На другом конце Плодородного полумесяца окружающая среда позволила развиться более или менее однородному миру взаимодействующих людей, расселившихся на сотни километров вдоль великой реки. Египтяне видели мир, который населяло множество богов, олицетворявших различные силы и концепции. Однако все эти божества были также связаны и друг с другом: они образовывали одну большую семью с нездоровыми отношениями.
Мировой порядок определялся суровой семейной драмой, разыгрывавшейся снова и снова. Где-то далеко был бог-прародитель, который неизменно противостоял хаосу. Он имел двоих сыновей и двух дочерей, которые образовали семейные пары, добрую и злую. Осирис, добродетельный сын, правил миром, но потом злой брат Сетх убил его, разрубил тело и разбросал части по всему Египту. Сестра и супруга Осириса Исида собрала разрубленное тело, на некоторое время воскресила мужа и зачала от него ребенка. Их сын Гор позже вселился в богоподобного фараона и стал поддерживать течение дающего жизнь Нила. Эта драма повторялась каждый год заново, по мере того как речные воды разливались и отступали.
Египтяне не считали смерть финалом. Они верили в загробное существование, право на которое могли заслужить очень и очень немногие. Египтяне думали, что жизнь после смерти несет больше наслаждения и радости, чем жизнь земная. Люди обладали телами и при жизни, и после смерти, однако египетский нарратив содержал концепцию о птицеподобных сущностях, называемых ка, которые жили внутри человеческого тела. Не обладая здоровым ка, никто не сможет преодолеть множество барьеров, отделяющих эту жизнь от следующей. Концепция ка напоминает современное представление о душе. Некоторые из этих идей близки и знакомы нам.

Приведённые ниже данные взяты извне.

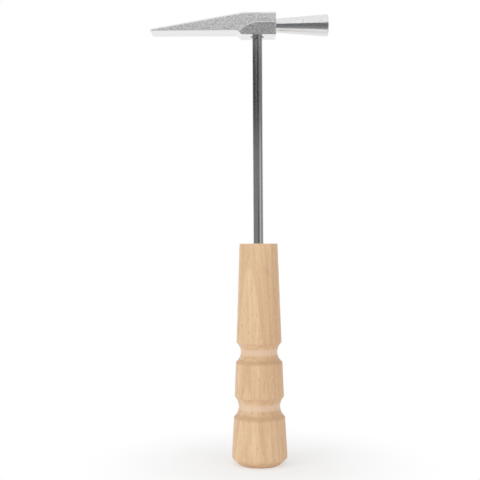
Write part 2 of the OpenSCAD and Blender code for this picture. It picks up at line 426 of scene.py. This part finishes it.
# %% Beech: relief and finish
FIBRE_RELIEF = (0.03 * MM, 0.5)
PORE_RELIEF = (0.04 * MM, 0.5)
TOOL_RELIEF = (0.02 * MM, 0.35)
TOOL_CELLS = (40, 40, 2600)
WOOD_WORN = (0.2, 0.8)
WOOD_ROUGHNESS = (0.42, 0.58)

tool_marks = noise(tree, place, TOOL_CELLS, detail=1)
relief = bump(tree, fibres, *FIBRE_RELIEF)
relief = bump(tree, rest_of(tree, marks["pores"]), *PORE_RELIEF, relief)
relief = bump(tree, tool_marks, *TOOL_RELIEF, relief)
roughness = ramp(tree, fibres, *WOOD_WORN, *WOOD_ROUGHNESS)
coat_piece(nodes["handle"], wood, {"Base Color": colour, "Roughness": roughness, "Normal": relief})
print("beech on the handle")

# %% [markdown]
# ## Chromed rod
# The rod is drawn steel with bright chrome on it. Drawing leaves hair-fine lines along the rod, which
# stretch every reflection sideways, and the chrome shows small pits and soft waves. Long thin noise as
# bump gives the lines without drawing them one by one.

# %% Chrome
BRIGHT_CHROME = (0.74, 0.75, 0.765)
PIT_GREY = (0.42, 0.43, 0.44)
PIT_SHARE = 0.5
LINE_RELIEF = (0.02 * MM, 0.4)
WAVE_RELIEF = (0.05 * MM, 0.35)
PIT_RELIEF = (0.02 * MM, 0.5)
LINE_CELLS = (2600, 2600, 9)
WAVE_CELLS = (420, 420, 90)
PIT_CELLS = (3300, 3300, 2400)
PIT_SHOWS = (0.6, 0.78)
LINE_SHOWS = (0.25, 0.75)
CHROME_ROUGHNESS = (0.12, 0.24)

chrome, tree = new_tree("drawn_chrome")
place = in_object(tree)
drawn_lines = noise(tree, place, LINE_CELLS, roughness=0.6)
waves = noise(tree, place, WAVE_CELLS, detail=1)
pits = ramp(tree, noise(tree, place, PIT_CELLS), *PIT_SHOWS)
relief = bump(tree, drawn_lines, *LINE_RELIEF)
relief = bump(tree, waves, *WAVE_RELIEF, relief)
relief = bump(tree, rest_of(tree, pits), *PIT_RELIEF, relief)
finish = {
    "Base Color": tint(tree, times(tree, pits, PIT_SHARE), BRIGHT_CHROME, PIT_GREY),
    "Metallic": 1.0,
    "Roughness": ramp(tree, drawn_lines, *LINE_SHOWS, *CHROME_ROUGHNESS),
    "Normal": relief,
}
coat_piece(nodes["shaft"], chrome, finish)
print("chrome on the rod")

# %% [markdown]
# ## Plated casting
# The head is cast in a steel die and plated. Its flanks keep the grainy skin that the die gives. The
# undersides are polished smooth, and the upper side and the striker in part. It is one metal, so one
# material holds it all, and each point takes its share of grain from the way that it faces and from
# whether it lies past the block. The striker's lower half keeps a beaten look. A low seam runs on the
# flanks where the two halves of the die met: level along the block, then down in a parabola that is close
# to the CAD model's arc. It fades on faces that look along the hammer or up and down, which are taken as
# dressed smooth.

# %% Cast skin: where each finish lies
STRIKER_POLISH = 0.55
UPPER_POLISH = 0.7
striker_from = 7.4 * MM
striker_full = striker_from + 0.2 * MM
down_from, down_full = -0.5, -0.62
up_from, up_full = 0.12, 0.4
flank_from, flank_full = 0.4, 0.7
parting_z = 169.5 * MM
run_from = 0.35 * MM
run_curve = 1 / (15.68 * MM)
seam_wide, seam_core = 0.28 * MM, 0.02 * MM

skin, tree = new_tree("plated_casting")
place = in_object(tree)
along = split(tree, place)
lies = split(tree, add(tree, "ShaderNodeNewGeometry").outputs["True Normal"])
is_striker = ramp(tree, along["X"], striker_from, striker_full)
faces_down = ramp(tree, lies["Z"], down_from, down_full)
faces_up = times(tree, ramp(tree, lies["Z"], up_from, up_full), UPPER_POLISH)
smoothed = maths(tree, "MAXIMUM", faces_up, faces_down)
polished = maths(tree, "MAXIMUM", times(tree, is_striker, STRIKER_POLISH), smoothed)
grainy = rest_of(tree, polished)
run = maths(tree, "MINIMUM", maths(tree, "SUBTRACT", along["X"], run_from), 0.0)
parting = maths(tree, "MULTIPLY_ADD", times(tree, run, run), -run_curve, parting_z)
sideways = ramp(tree, maths(tree, "ABSOLUTE", lies["Y"]), flank_from, flank_full)
seam = times(tree, ramp(tree, apart(tree, along["Z"], parting), seam_wide, seam_core), sideways)
print("seam at", parting_z / MM, "mm")

# %% Cast skin: relief
SWELL_RELIEF = (0.1 * MM, 0.25)
SEAM_RELIEF = (0.06 * MM, 0.7)
BEATEN_DEPTH = 0.1 * MM
BEATEN_TOP = 0.12
BEATEN_LOW = 0.75
GRAIN_DEPTH = 0.12 * MM
FINE_DEPTH = 0.04 * MM
GRAIN_CELLS = (1400, 1400, 1400)
FINE_CELLS = (4800, 4800, 4800)
SWELL_CELLS = (260, 260, 260)
BEATEN_CELLS = (330, 1100, 1100)
GRAIN_STRENGTH = (0.75, 0.06)  # what full grain adds, then what polished metal keeps
FINE_STRENGTH = (0.6, 0.05)
beaten_from = 169.6 * MM
beaten_full = 169.0 * MM

grain = noise(tree, place, GRAIN_CELLS, detail=3, roughness=0.65)
fine = noise(tree, place, FINE_CELLS, roughness=0.6)
swells = noise(tree, place, SWELL_CELLS, detail=1)
beaten = noise(tree, place, BEATEN_CELLS, roughness=0.6)
beaten_share = ramp(tree, along["Z"], beaten_from, beaten_full, BEATEN_TOP, BEATEN_LOW)
relief = bump(tree, swells, *SWELL_RELIEF)
relief = bump(tree, beaten, BEATEN_DEPTH, times(tree, is_striker, beaten_share), relief)
relief = bump(tree, seam, *SEAM_RELIEF, relief)
relief = bump(tree, grain, GRAIN_DEPTH, maths(tree, "MULTIPLY_ADD", grainy, *GRAIN_STRENGTH), relief)
relief = bump(tree, fine, FINE_DEPTH, maths(tree, "MULTIPLY_ADD", grainy, *FINE_STRENGTH), relief)
print("grain", GRAIN_DEPTH / MM, "mm deep")

# %% Cast skin: colour and finish
POLISHED_METAL = (0.765, 0.77, 0.775)
GRAINY_METAL = (0.93, 0.93, 0.935)
HOLLOW_GREY = (0.5, 0.5, 0.505)
# A dark grey for the painted shade round the rod where it enters the head.
RING_SHADE_GREY = (0.12, 0.12, 0.125)
RING_SHADE_SHARE = 0.85
HOLLOW_SHOWS = (0.36, 0.68)
HOLLOW_STRENGTH = (0.72, 0.05)
SKIN_ROUGHNESS = (0.25, 0.15)
ring_wide, ring_core = 2.75 * MM, 2.5 * MM
ring_above, ring_below = 166 * MM, 165.8 * MM

hollows = ramp(tree, grain, *HOLLOW_SHOWS)
tone = times(tree, hollows, maths(tree, "MULTIPLY_ADD", grainy, *HOLLOW_STRENGTH))
metal = tint(tree, grainy, POLISHED_METAL, GRAINY_METAL)
colour = tint(tree, tone, metal, HOLLOW_GREY)
# Painted shade: a dark ring round the rod at the head's underside stands in for the shadow in the
# countersink.
round_bore = ramp(tree, from_axis(tree, place), ring_wide, ring_core)
painted_ring_shade = times(tree, round_bore, ramp(tree, along["Z"], ring_above, ring_below))
finish = {
    "Base Color": tint(tree, times(tree, painted_ring_shade, RING_SHADE_SHARE), colour, RING_SHADE_GREY),
    "Metallic": 1.0,
    "Roughness": maths(tree, "MULTIPLY_ADD", grainy, *SKIN_ROUGHNESS),
    "Normal": relief,
}
coat_piece(nodes["head"], skin, finish)
print("casting skin on the head")

# %% [markdown]
# ## Cured glue
# A ring of cured epoxy shows where the rod enters the handle. It is amber, deeper in some places than in
# others, with a smooth skin that shrank a little as it set.

# %% Glue
PALE_AMBER = (0.66, 0.5, 0.24)
DEEP_AMBER = (0.5, 0.34, 0.13)
GLUE_ROUGHNESS = 0.18
GLUE_RELIEF = (0.1 * MM, 0.3)
CLOUD_CELLS = (900, 900, 900)

glue, tree = new_tree("cured_epoxy")
cloud = noise(tree, in_object(tree), CLOUD_CELLS)
finish = {
    "Base Color": tint(tree, cloud, PALE_AMBER, DEEP_AMBER),
    "Roughness": GLUE_ROUGHNESS,
    "Normal": bump(tree, cloud, *GLUE_RELIEF),
}
coat_piece(nodes["handle_glue"], glue, finish)
print("glue round the rod's tail")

Может ли быть простым совпадением, что идея единого бога впервые возникла в этой монолитной культуре? Похоже, что около 1350 г. до н. э. фараон Аменхотеп решил, что Атон – бог, которого он почитал, – является единственным богом. Фараон сменил свое имя на Эхнатон (что значит «полезный для Атона») и закрыл все храмы других богов. Он отстранил от дел множество служителей веры, но, когда фараон умер, жрецы Египта восстановили традиционную систему, а культ Атона предали забвению.